Real-World Engineering Hurdles
The Thundering Herd Problem
Imagine a country’s internet goes down and then pops back up. 10 million phones all try to reconnect at the exact same second. That’s a "Thundering Herd." It can crush a load balancer. They fix this with Jitter. Basically, the app waits for a random amount of time before retrying. The math looks something like this:
t_retry = min(2^attempt * base_delay, max_delay) + random(0, jitter)
It turns a spike into a manageable wave.
Vector Clocks and Logical Truth
Physical clocks are liars. You can't trust them in a distributed system. If Message 2 arrives before Message 1, how does the app know? They use Vector Clocks. It’s a logical counter.
V_local[i] = max(V_local[i], V_received[i])

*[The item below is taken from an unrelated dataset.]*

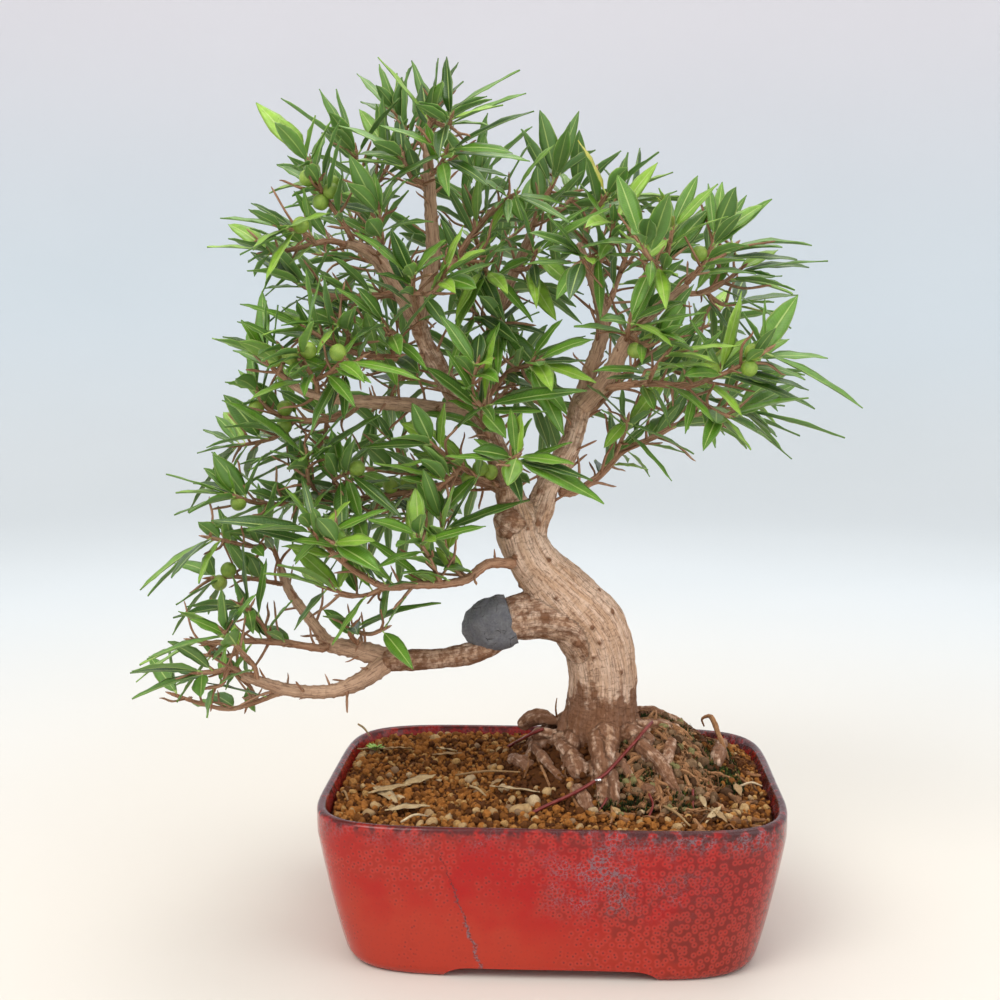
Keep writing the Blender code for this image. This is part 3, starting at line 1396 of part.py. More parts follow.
def main():
    for old in list(bpy.data.objects):
        bpy.data.objects.remove(old)
    pot()
    screen("drain_screen_left", -DRAIN_X)
    screen("drain_screen_right", DRAIN_X)
    _, axes, sides = tree()
    wires = {name: wire_axis(route, axes) for name, route in WIRES}
    for name, axis in wires.items():
        add_object(name, tube(axis, WIRE_SIDES), material("wire_" + name, WIRE_COLOUR, 0.4, 0.8))
    buried = [name for name in axes if name.startswith(("trunk", "root"))]
    holes = [tube(axes[name], sides[name], GAP) for name in buried]
    holes += [tube(axis, WIRE_SIDES, GAP) for axis in wires.values()]
    soil(holes)
    paste([tube(axes[name], sides[name], GAP) for name in ("trunk", "stub", "low")])
    for name, start, end, lift in FALLEN_LEAVES:
        fallen_leaf(name, start, end, lift)
    sprays()
    for obj in bpy.context.scene.objects:
        shade(obj)
    centre_on_origin()


def sprays():
    """Grows every spray's twigs, then its figs, then its leaves, each clear of what is there."""
    clearance = Clearance()
    limbs = {limb.name: limb_axis(limb, 1) for limb in TREE}
    for number, axis in enumerate(limbs.values()):
        clearance.add(-1 - number, *axis_samples(axis))
    grown = [grow_twigs(spray, owner, limbs, clearance) for owner, spray in enumerate(SPRAYS)]
    fruit = []
    for owner, (spray, axes) in enumerate(zip(SPRAYS, grown)):
        fruit.append(fig_places(spray, owner, axes, clearance))
    green = material("leaf_green", LEAF_COLOUR, 0.4)
    for owner, (spray, axes) in enumerate(zip(SPRAYS, grown)):
        stems = []
        for axis, shoot in zip(axes, spray.shoots):
            stems.append(Stem(axis, shoot, 4 if axis is axes[0] else 3))
        Growth(owner, stems, clearance).grow(spray.shoots)
        spray_object(spray, stems, fruit[owner], green)


def centre_on_origin():
    """Parents every piece to one empty that sets the middle of the footprint over the origin."""
    corners = []
    for obj in bpy.context.scene.objects:
        corners += [obj.matrix_world @ vert.co for vert in obj.data.vertices]
    middle_x = (min(c.x for c in corners) + max(c.x for c in corners)) / 2
    middle_y = (min(c.y for c in corners) + max(c.y for c in corners)) / 2
    carrier = bpy.data.objects.new("bonsai", None)
    for obj in list(bpy.context.scene.objects):
        obj.parent = carrier
    bpy.context.scene.collection.objects.link(carrier)
    carrier.location = (-middle_x, -middle_y, 0.0)
    bpy.context.view_layer.update()


main()
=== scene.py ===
"""The looks of a willow leaf fig bonsai in its glazed pot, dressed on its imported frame.

Lengths are in metres, +Z is up, and the front of the tree faces -Y. The tree's routes are those of the
part's own source: a place is a column and a row of the front view, on a grid of 1000 by 1000, with its
depth behind the middle of the pot in millimetres. Radii and widths beside them are real sizes in
millimetres. Twigs, figs and leaves grow by the same rules and the same random draws as the solids, so
that each finer piece keeps the form of the node that it replaces, and more leaves are added to them.

Everything is worked out in the pot's own frame and moved by one shift when its mesh is made.
"""

from __future__ import annotations

import logging
import math
import random
from dataclasses import dataclass, field
from enum import Enum
from typing import Iterable, Iterator

import bmesh
import bpy
import numpy as np
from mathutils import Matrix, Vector, noise
from mathutils.bvhtree import BVHTree

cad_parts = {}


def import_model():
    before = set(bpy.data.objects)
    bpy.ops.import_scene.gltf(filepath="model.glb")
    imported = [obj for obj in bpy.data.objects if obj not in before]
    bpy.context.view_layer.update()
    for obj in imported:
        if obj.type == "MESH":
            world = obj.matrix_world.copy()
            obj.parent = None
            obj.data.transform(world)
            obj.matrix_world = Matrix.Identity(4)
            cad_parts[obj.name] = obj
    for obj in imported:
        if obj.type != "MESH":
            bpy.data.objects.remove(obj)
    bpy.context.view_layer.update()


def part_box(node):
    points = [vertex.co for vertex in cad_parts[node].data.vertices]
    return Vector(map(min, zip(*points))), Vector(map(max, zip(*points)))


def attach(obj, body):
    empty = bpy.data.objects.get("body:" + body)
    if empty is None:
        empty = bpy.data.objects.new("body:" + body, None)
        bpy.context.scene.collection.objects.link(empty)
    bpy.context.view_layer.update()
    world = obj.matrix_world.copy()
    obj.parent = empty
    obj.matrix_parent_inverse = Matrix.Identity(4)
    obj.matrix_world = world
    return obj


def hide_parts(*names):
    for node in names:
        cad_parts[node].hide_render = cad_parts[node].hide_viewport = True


LOG = logging.getLogger("bonsai")

MM = 0.001
UP = Vector((0.0, 0.0, 1.0))
GAP = 0.3 * MM

# The front view that the tree is drawn in.
EYE = Vector((-0.0071, -0.6167, 0.2528))
EYE_TURN = math.radians(1.25)
EYE_TILT = math.radians(6.2)
EYE_REACH = 1450.0
EYE_COLUMN = 500.0
EYE_ROW = 495.0

# The pot.
POT_WIDTH = 0.1948
POT_DEPTH = 0.155
POT_HEIGHT = 0.062
POT_CENTRE = Vector((0.0024, 0.0078, 0.0))
POT_TURN = math.radians(-1.8)
POT_SQUARENESS = 5.6
FOOT_SCALE = 0.865
FOOT_SCALE_DEEP = 0.960
UPRIGHT_FROM = 0.85
WALL_SWELL = 0.75
WALL = 0.0050
FOOT_BAND = 0.0095
FOOT_RISE = 0.0050
FLOOR_TOP = 0.0095
ARCH_RISE = 0.0042
ARCH_HALF_FRONT = 0.0425
ARCH_ASIDE = 0.0006
ARCH_HALF_SIDE = 0.030
ARCH_SLOPE = 0.008
DRAIN_RADIUS = 0.0070
DRAIN_X = 0.040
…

This ensures the "Happened-Before" relationship stays intact, even if your phone's clock is set to 1999 for some reason.
The "Aha!" Moments
Vertical Scaling > Kubernetes
Everyone is obsessed with microservices. But WhatsApp scaled to 500 million users by pushing vertical scaling to the limit. They optimized the Erlang VM and the FreeBSD kernel to support 2 million connections on one server. It's elegant. It's less moving parts.
"Let It Crash"
This is the Erlang mantra. Don't write 50 layers of defensive try-catch blocks. If a user’s process hits an error? Let it die. A "supervisor" will notice and restart it in a clean state. This isolation means one buggy message won't take down the whole service.
Rust and Media
Media files (JPEGs, MP4s) are dangerous. They're common vectors for exploits. By moving media parsing to Rust, they’ve basically built a memory-safe shield around your phone.
The Bottom Line
The "ignored" status is just the final link in a chain of perfectly timed, invisible handshakes. It’s a synchronized dance between lightweight processes and binary streams. WhatsApp proves that massive scale isn't about adding more "stuff"—it’s about stripping away the noise until only the performance remains. For a senior dev, the lesson is clear: the Actor model wins. Period.